Coal India Ltd (CIL) has sought for a freight concession of around 15 per cent to facilitate transportation of domestic coal booked by customers located 701-1,400 kilometres from its mines, under the import substitution scheme.

The move will help broaden CIL’s customer base by bringing in more consumers under the import substitution plans. The request is in line with the benefit given to iron ore, the company said.

“This step by CIL comes in the wake of a recent Railway Board decision which granted a 20 per cent distance-based concession in rail freight price for transportation of coal and coke, among other commodities, for distances in excess of 1,400 km,” said a press statement issued by CIL.

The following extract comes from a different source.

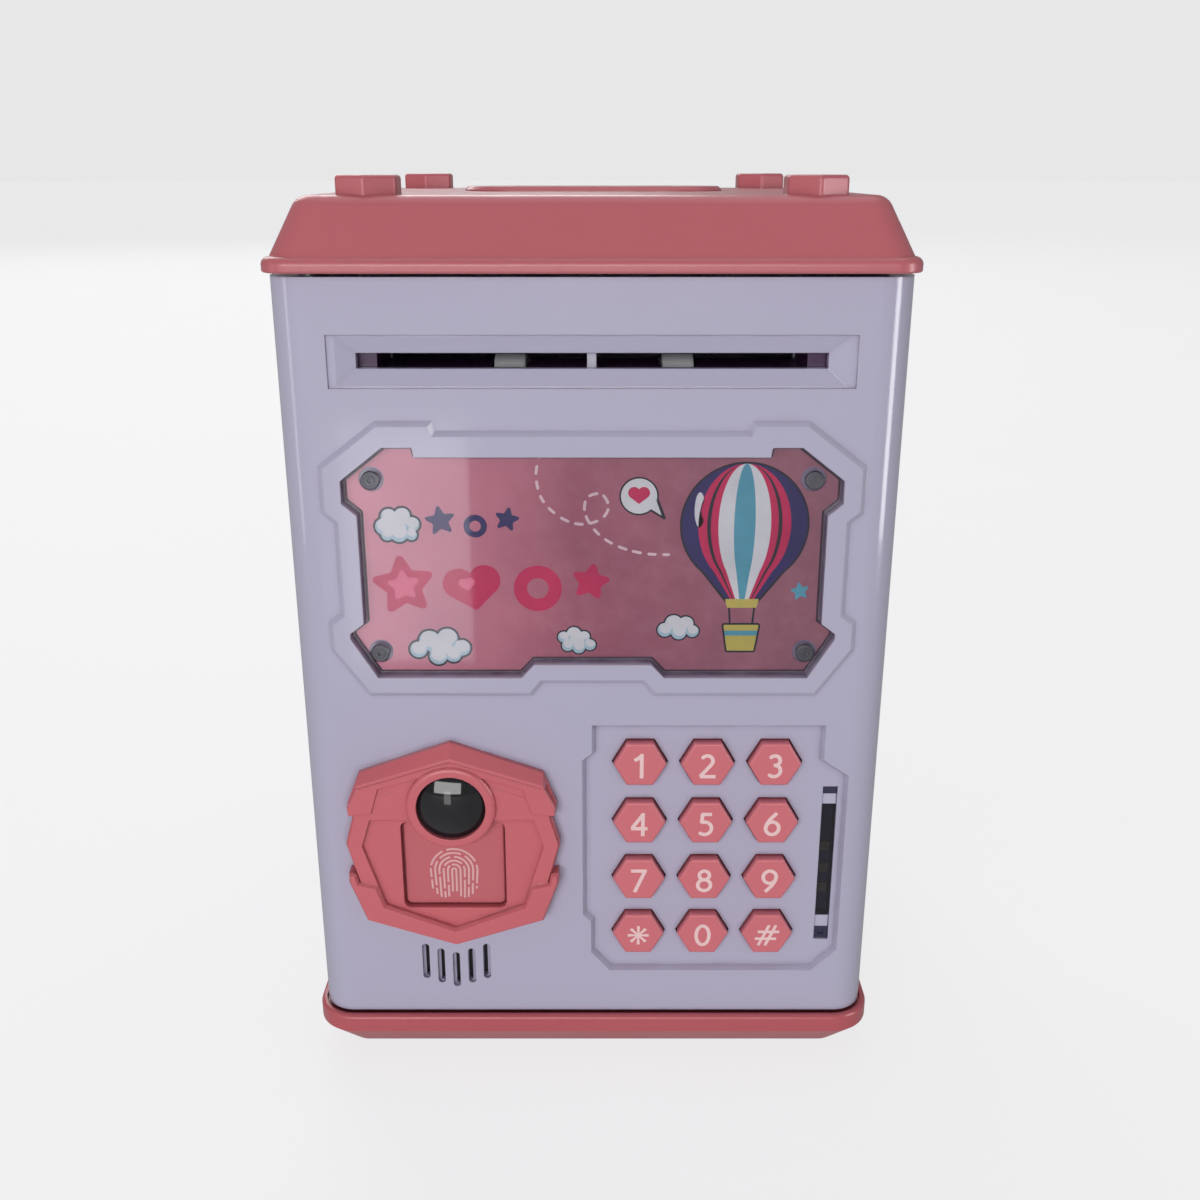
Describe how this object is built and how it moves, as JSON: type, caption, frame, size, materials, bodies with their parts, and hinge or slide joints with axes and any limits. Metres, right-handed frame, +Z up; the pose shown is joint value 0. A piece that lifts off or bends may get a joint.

The concession is on normal tariff rate (NTR). However, after applying the concession, the freight price should not be less than the NTR for a distance of up to 1,400 kilometres. The freight price concession, which came into effect from July 1, will be valid till June 30, 2021.

“Extension of freight concession to customers located in 701-1,400 kilometres from the mines could result in them lifting substantial domestic coal in place of coal sourced from abroad, due to lesser cost in coal conveyance,” said a senior company executive.

Substituting imports

CIL’s coal would then be competitive with the landed price of imported coal and customers may opt for domestic coal.

The country currently imports close to 240 million tonnes (mt) of coal.

Out of the 126 coal-based thermal plants linked with CIL, as many as 14 are located over 1,400 kilometres from clients, and are eligible for the freight concession presently. “This prompted CIL to approach the Railways to seek freight concession in distances 701-1,400 km as well to bring more customers under the ambit of the scheme. If this happens, it would be a shot in the arm for CIL in its efforts to substitute imported coal with its own produce,” the release said.

Close to 70 per cent of the company’s overall supply consists of G9 to G13 grades of coal for which the freight price is 40-45 per cent of the total landed cost at the consumption point. With the increased distance above 701 km,the freight cost climbs up further. If concession in freight price is offered to customers falling in this range, it would be beneficial to coal producers to step up domestic supplies, substituting imported quantities.

While the price of CIL’s coal is considerably lower than that of imported coal, statutory levies and rail freight make the landed cost of its coal less competitive than imported coal, particularly in the western and southern parts of India.

The company has been trying to push high-grade coal from select subsidiaries to coastal consumers and is targeting import substitution of 70-80 mt in the southern and western parts of the country.

The company had recently introduced a special spot e-auction scheme for coal importers with a view to step up sales and reduce the country’s dependence on imports.